When we put it like that no Christian believer would take issue with it, but of course the way the principle has been applied in concrete circumstances has often been less clear-cut. Christianity has been around a long time now, and the Church's refusal to subordinate its mission to more worldly objectives has been more resolute at some times rather than at others.
In Germany in the nineteen-thirties, when the Nazi party was steadily rising to power, one of their strongest sources of support was the national Lutheran church. It was part of the Nazis' plan not only to gain an overall influence in politics, they had to control the still-powerful religious bodies as well. The Christian churches had to be neutralised as a source of potential opposition.
Even before Hitler came to power in 1933 his most successful appeals were made through the Lutheran churches, and Lutheran ministers were among the party's most popular speakers. There was a campaign to - s they called it - "revitalise" the Churches through an organisation called the German Christian Movement, which of course was just a tactic to manipulate church-goers into supporting the fascist cause. It was a way of giving to Caesar what belonged to God.
What was also true at that time - and it's worth pointing-out with all the criticism that Pope Pius XII has come in for about his relationship with the fascist dictatorships - is that the Catholic Church in Germany at the time by and large opposed the Nazis from the start, and that was especially true of the grassroots - ordinary parish congregations and the ordinary parish clergy.
Catholic priests were always being attacked in the Nazi papers for preaching against Hitler and what he stood for, and as the Party gained strength, Catholic organisations were dissolved and their property was confiscated.
At the same time it would only be right to draw attention to the opposition movements which existed in the Protestant churches as well. They formed some of the most courageous elements of the resistance inside Germany during the War and many of them were murdered for their efforts.
Moving on from that I think we would have to admit that, as far as the Catholic Church's relations with temporal power are concerned, there are plenty of bad historical examples on our side as well.
For centuries the Church in Latin America and South America was caught up in a marriage of convenience with the colonial and military regimes that were in power there. Individual governments protected the privileges and honours of the institutional Church and in exchange they got the blessing or seal of approval of the hierarchy. The official version of Catholicism was one that always preached the virtues of obedience and submission to lawful authority, while discouraging political dissent in the cause of justice. It was another way of using God to serve Caesar.
Having said all that, it would certainly be a misunderstanding of Jesusí teaching to use his saying about the separate realms of God and Caesar as a way of driving a wedge between the sacred and the secular, or between the human and the divine.
In the first reading this Sunday the prophet Isaiah tries to describe God's sovereignty, or dominion, in poetic language: "from the rising to the setting of the sun, apart from me, all is nothing".
For Isaiah, and for the whole Bible, really, there's no separation between God's life and human life, between God's history and our history.
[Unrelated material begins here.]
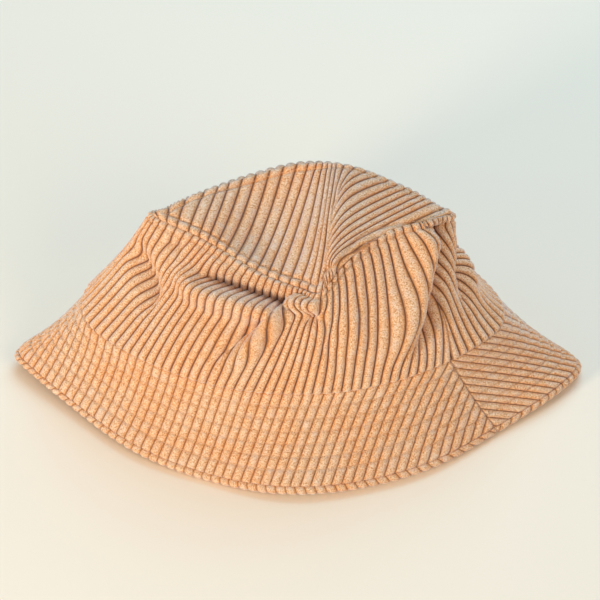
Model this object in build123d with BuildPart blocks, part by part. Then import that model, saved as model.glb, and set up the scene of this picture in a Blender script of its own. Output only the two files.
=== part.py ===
from build123d import *
import math
import os
from collections import namedtuple

# A soft bucket hat in wide-wale corduroy, standing on its brim, pressed a little flat from front to back.
#
# +X runs along the hat's long side, -Y is its front and +Z is up. The origin is on the surface that the
# brim stands on, at the middle of the hat's outer box. All sizes are in millimetres.
#
# Every level section of the hat is a ring of four tangent arcs: a long front arc, a long back arc and a small
# arc at each side. Drawing such a ring in by one distance all round gives another ring of the same kind,
# which is how the cloth layers nest inside each other.

# The brim's outer edge, where the hat stands
edge_half_width = 160.0
edge_front = 97.0
edge_back = 66.0
edge_side_radius = 26.0

# The seam between the brim and the crown, which goes round the head
seam_half_width = 120.0
seam_front = 65.0
seam_back = 46.0
seam_side_radius = 28.0

# The seam between the crown's side and its tip
tip_half_width = 84.0
tip_front = 44.0
tip_back = 45.0
tip_side_radius = 22.0
tip_shift = 3.0

# Heights
brim_height = 48.0
crown_height = 68.0
roof_rise = 8.0
edge_roll = 4.0

# Cloths and padding
corduroy = 2.2
interlining_cloth = 1.0
lining_cloth = 0.5
sweatband_cloth = 1.3
label_cloth = 0.4
layer_gap = 0.3

# Sewing
thread = 0.6
thread_gap = 0.1
brim_rows = 6
first_row_drop = 7.0
last_row_rise = 8.3
tip_topstitch = 4.0
seam_angle = -24.0

# Trim inside
interlining_setback = 3.0
sweatband_height = 30.0
sweatband_stitch_rise = 3.0
label_width = 24.0
label_height = 32.0
label_rise = 5.0

# Sizes that follow from the ones above
ring_centre_y = (edge_front - edge_back) / 2
tip_height = brim_height + crown_height
brim_flare = math.atan2(edge_half_width - seam_half_width, brim_height)
crown_flare = math.atan2(seam_half_width - tip_half_width, crown_height)
roof_radius = (tip_half_width**2 + roof_rise**2) / (2 * roof_rise)
roof_centre_z = tip_height + roof_rise - roof_radius
far = 2 * (edge_half_width + edge_front + tip_height)

# How far each layer's faces lie inside the hat's outer face, measured level
brim_cloth_in = corduroy / math.cos(brim_flare)
interlining_out = brim_cloth_in + layer_gap
interlining_in = interlining_out + interlining_cloth / math.cos(brim_flare)
under_out = interlining_in + layer_gap
under_in = under_out + brim_cloth_in
crown_cloth_in = corduroy / math.cos(crown_flare)
lining_out = crown_cloth_in + layer_gap
lining_in = lining_out + lining_cloth / math.cos(crown_flare)
sweatband_out = lining_in + layer_gap
sweatband_in = sweatband_out + sweatband_cloth / math.cos(crown_flare)
label_out = sweatband_in + thread + 2 * thread_gap + layer_gap
label_in = label_out + label_cloth

Ring = namedtuple("Ring", "half_width front back side_radius shift")
edge_ring = Ring(edge_half_width, edge_front, edge_back, edge_side_radius, 0.0)
seam_ring = Ring(seam_half_width, seam_front, seam_back, seam_side_radius, 0.0)
tip_ring = Ring(tip_half_width, tip_front, tip_back, tip_side_radius, tip_shift)

# The crown's side goes on rising past the tip seam to this ring, so that the roof can trim it
crown_overrun = (crown_height + 2 * roof_rise) / crown_height
over_ring = Ring(*(low + (high - low) * crown_overrun for low, high in zip(seam_ring, tip_ring)))
over_height = brim_height + crown_height * crown_overrun

os.makedirs("parts", exist_ok=True)


def long_arc(ring, depth, side):
    """The front (side -1) or back (side 1) arc of a ring: its two tangent ends and its middle point."""
    reach = ring.half_width - ring.side_radius
    radius = (reach**2 + depth**2 - ring.side_radius**2) / (2 * (depth - ring.side_radius))
    centre_y = side * (depth - radius)
    share = ring.side_radius / math.hypot(reach, centre_y)
    end_x = reach * (1 + share)
    end_y = -centre_y * share
    return (-end_x, end_y), (0, side * depth), (end_x, end_y)


def ring_face(ring, height, inset=0.0):
    """The flat face inside a ring at a height, drawn in by the inset all round."""
    drawn_in = Ring(
        ring.half_width - inset,
        ring.front - inset,
        ring.back - inset,
        ring.side_radius - inset,
        ring.shift,
    )
    front_left, front_middle, front_right = long_arc(drawn_in, drawn_in.front, -1)
    back_left, back_middle, back_right = long_arc(drawn_in, drawn_in.back, 1)
    with BuildSketch(Plane((ring.shift, ring_centre_y, height))) as face:
        with BuildLine():
            ThreePointArc(front_left, front_middle, front_right)
            ThreePointArc(front_right, (drawn_in.half_width, 0), back_right)
            ThreePointArc(back_right, back_middle, back_left)
            ThreePointArc(back_left, (-drawn_in.half_width, 0), front_left)
        make_face()
    return face.sketch


def brim_body(inset, mode=Mode.ADD):
    """The solid inside the brim's cone, its faces drawn in by the inset."""
    faces = [ring_face(edge_ring, 0, inset), ring_face(seam_ring, brim_height, inset)]
    loft(sections=faces, ruled=True, mode=mode)


def crown_body(inset, mode=Mode.ADD):
    """The solid inside the crown's side, from the brim seam up past the roof."""
    base = brim_height + layer_gap
    faces = [ring_face(seam_ring, base, inset), ring_face(over_ring, over_height, inset)]
    loft(sections=faces, ruled=True, mode=mode)


def level_slab(low, high, mode=Mode.INTERSECT):
    """Keeps, or with another mode cuts, what lies between two heights."""
    with Locations((0, 0, (low + high) / 2)):
        Box(far, far, high - low, mode=mode)


def under_roof(rise, mode=Mode.INTERSECT):
    """Keeps what lies under the crown's arched top, raised or lowered by the rise."""
    with BuildSketch(Plane.XZ) as arch:
        with Locations((tip_shift, roof_centre_z)):
            Circle(roof_radius + rise)
    extrude(arch.sketch, amount=far, both=True, mode=mode)


def front_half():
    """Keeps the half of a ring in front of the two side seams, clear of the seams by half a gap."""
    split(bisect_by=side_seam_plane.offset(-layer_gap / 2), keep=Keep.BOTTOM)


def back_half():
    """Keeps the half of a ring behind the two side seams, clear of the seams by half a gap."""
    split(bisect_by=side_seam_plane.offset(layer_gap / 2), keep=Keep.TOP)


def finish(piece, name):
    """Names a piece and writes it."""
    piece.part.label = name
    export_step(piece.part, f"parts/{name}.step")


# The upright plane through both side seams, which faces the back of the hat
seam_direction = Vector(1, 0, 0).rotate(Axis.Z, seam_angle)
side_seam_plane = Plane(
    origin=(0, ring_centre_y, 0), x_dir=seam_direction, z_dir=Vector(0, 1, 0).rotate(Axis.Z, seam_angle)
)
halves = {"front": front_half, "back": back_half}

# Crown: one tip and two side panels
with BuildPart() as crown_tip:
    crown_body(0)
    under_roof(layer_gap + corduroy)
    under_roof(layer_gap, Mode.SUBTRACT)
finish(crown_tip, "crown_tip")

for where, keep_half in halves.items():
    with BuildPart() as crown_side:
        crown_body(0)
        crown_body(crown_cloth_in, Mode.SUBTRACT)
        under_roof(0)
        keep_half()
    finish(crown_side, f"crown_side_{where}")

# Brim: an upper layer, a stiffening layer and an under layer that turns out round the edge
for where, keep_half in halves.items():
    with BuildPart() as brim_top:
        brim_body(0)
        brim_body(brim_cloth_in, Mode.SUBTRACT)
        level_slab(edge_roll + layer_gap, brim_height)
        keep_half()
    finish(brim_top, f"brim_top_{where}")

    with BuildPart() as brim_interlining:
        brim_body(interlining_out)
        brim_body(interlining_in, Mode.SUBTRACT)
        level_slab(edge_roll + interlining_setback, brim_height - interlining_setback)
        keep_half()
    finish(brim_interlining, f"brim_interlining_{where}")

    with BuildPart() as under_brim:
        brim_body(0)
        level_slab(0, edge_roll)
        brim_body(under_out)
        brim_body(under_in, Mode.SUBTRACT)
        keep_half()
    finish(under_brim, f"under_brim_{where}")

# Lining: a tip and two side panels, inside the corduroy
with BuildPart() as lining_tip:
    crown_body(lining_out)
    under_roof(-layer_gap)
    under_roof(-layer_gap - lining_cloth, Mode.SUBTRACT)
finish(lining_tip, "lining_tip")

for where, keep_half in halves.items():
    with BuildPart() as lining_side:
        crown_body(lining_out)
        crown_body(lining_in, Mode.SUBTRACT)
        under_roof(-2 * layer_gap - lining_cloth)
        keep_half()
    finish(lining_side, f"lining_side_{where}")

# Sweatband: a closed band standing on the brim seam, inside the lining
sweatband_base = brim_height + 2 * layer_gap
with BuildPart() as sweatband:
    crown_body(sweatband_out)
    crown_body(sweatband_in, Mode.SUBTRACT)
    level_slab(sweatband_base, sweatband_base + sweatband_height)
finish(sweatband, "sweatband")

# The line of thread that holds the sweatband, on its inner face
with BuildPart() as sweatband_stitch:
    crown_body(sweatband_in + thread_gap)
    crown_body(sweatband_in + thread_gap + thread, Mode.SUBTRACT)
    level_slab(sweatband_base + sweatband_stitch_rise, sweatband_base + sweatband_stitch_rise + thread)
finish(sweatband_stitch, "sweatband_stitch")

# A blank woven label at the middle of the back, flat against the sweatband
with BuildPart() as care_label:
    crown_body(label_out)
    crown_body(label_in, Mode.SUBTRACT)
    with Locations((0, ring_centre_y + far / 2, sweatband_base + label_rise + label_height / 2)):
        Box(label_width, far, label_height, mode=Mode.INTERSECT)
finish(care_label, "care_label")

# Brim stitching: rows round the brim, each with its needle thread on top and its bobbin thread below
lowest_row = last_row_rise
highest_row = brim_height - first_row_drop
row_step = (highest_row - lowest_row) / (brim_rows - 1)
for row in range(brim_rows):
    row_height = highest_row - row * row_step
    with BuildPart() as brim_stitch_row:
        brim_body(-thread_gap - thread)
        brim_body(-thread_gap, Mode.SUBTRACT)
        brim_body(under_in + thread_gap)
        brim_body(under_in + thread_gap + thread, Mode.SUBTRACT)
        level_slab(row_height - thread / 2, row_height + thread / 2)
    finish(brim_stitch_row, f"brim_stitch_row_{row + 1}")

# Topstitching on each side of the tip seam
with BuildPart() as tip_seam_stitch_upper:
    crown_body(tip_topstitch)
    crown_body(tip_topstitch + thread, Mode.SUBTRACT)
    under_roof(layer_gap + corduroy + thread_gap + thread)
    under_roof(layer_gap + corduroy + thread_gap, Mode.SUBTRACT)
finish(tip_seam_stitch_upper, "tip_seam_stitch_upper")

with BuildPart() as tip_seam_stitch_lower:
    crown_body(-thread_gap - thread)
    crown_body(-thread_gap, Mode.SUBTRACT)
    under_roof(-tip_topstitch)
    under_roof(-tip_topstitch - thread, Mode.SUBTRACT)
finish(tip_seam_stitch_lower, "tip_seam_stitch_lower")
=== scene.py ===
import math

import bmesh
import bpy
import numpy as np
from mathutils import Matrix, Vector


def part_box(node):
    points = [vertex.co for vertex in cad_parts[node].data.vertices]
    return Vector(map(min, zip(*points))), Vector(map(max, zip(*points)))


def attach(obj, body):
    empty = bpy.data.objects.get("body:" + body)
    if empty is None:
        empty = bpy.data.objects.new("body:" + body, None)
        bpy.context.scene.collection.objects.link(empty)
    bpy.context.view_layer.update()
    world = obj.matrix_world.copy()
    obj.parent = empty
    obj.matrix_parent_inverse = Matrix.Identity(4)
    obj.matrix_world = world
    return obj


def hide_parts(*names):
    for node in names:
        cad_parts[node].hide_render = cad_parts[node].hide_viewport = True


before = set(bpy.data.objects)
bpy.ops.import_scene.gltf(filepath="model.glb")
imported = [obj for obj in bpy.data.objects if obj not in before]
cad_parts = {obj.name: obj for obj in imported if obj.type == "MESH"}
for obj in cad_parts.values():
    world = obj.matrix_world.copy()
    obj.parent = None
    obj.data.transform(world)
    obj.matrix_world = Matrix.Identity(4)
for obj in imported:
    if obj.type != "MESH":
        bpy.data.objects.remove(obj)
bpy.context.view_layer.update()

# ---------------------------------------------------------------- sizes, in millimetres
MM = 0.001
WALE = 5.3               # from one wale to the next
WALE_RELIEF = 1.9        # from a groove's floor to a wale's crest
BRIM_RELIEF = 1.5        # the same on the brim, which the stitching holds flatter
BRIM_ROWS = 6
ROW_NEAR_SEAM = 8.3      # first row of stitching, measured along the brim from the seam
ROW_NEAR_EDGE = 9.8      # last row, measured from the brim's edge
TOPSTITCH = 4.0          # from the tip seam to the topstitching on each side
FRONT_TURN = -53.0       # arc along the brim seam from the viewer's side to the hat's own front


def node_box(*names):
    """The lowest and highest corners of several nodes together, in millimetres."""
    low = np.min([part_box(n)[0] for n in names], axis=0) / MM
    high = np.max([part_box(n)[1] for n in names], axis=0) / MM
    return low, high


# ---------------------------------------------------------------- rings of the hat
edge_low, edge_high = node_box("under_brim_front", "under_brim_back")
side_low, side_high = node_box("crown_side_front", "crown_side_back")
BRIM_HEIGHT = side_low[2]
SEAM_HALF = (side_high[0] - side_low[0]) / 2
SEAM_FRONT = side_low[1]
SEAM_BACK = side_high[1]
EDGE_HALF = edge_high[0]
EDGE_FRONT = edge_low[1]
EDGE_BACK = edge_high[1]
RING_Y = 15.5            # where the rings' side arcs lie
SEAM_SIDE_RADIUS = 28.0  # of the side arcs, at the brim seam
EDGE_SIDE_RADIUS = 26.0  # and at the brim's edge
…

The whole outlook of the Bible is the opposite: that God is the Lord of heaven and earth, and that there's no area of human life where he doesn't belong.
Today in our part of the world that's a minority viewpoint, at least as a serious belief. The majority in our country dismiss classical Christian faith as a thing of the past, something primitive and superstitious. The propagandists of secularism argue patronisingly that modern men and women have "come of age" and outgrown religion, which has always been more of an obstacle than a help to human freedom and happiness.
And yet in this regard things have changed since the optimistic heyday of the 1960's. We've had a "world without God" for a couple of generations now, and it doesn't seem to be more liberated or happier or in any way more just at all.
From where we stand, at the beginning of a new century and millennium, a completely non-religious outlook is as much a minority opinion as traditional Christianity. The standard arguments of the atheists now have a fusty, nineteenth-century flavour to them. For many people old-fashioned unbelief doesn't give satisfying answers, and it looks as if it's come to a dead-end rather than leading everyone towards complete emancipation.
Our great challenge is to demonstrate the richness of genuine Christianity as opposed to the denials of atheism and the insubstantial notions that make up the various types of New Age "spirituality".
So those are some brief reflections on this well-known saying of Christ's. The main points, I think, are that on the one hand, God's sovereignty is absolute - Jesus and his opponents were agreed about that. But on the other hand there's a difference between God's way of ruling and the way that earthly rulers typically conduct themselves, and we falsify the message of salvation when we allow God to be used as a means of legitimising the corrupt structures of human and earthly power.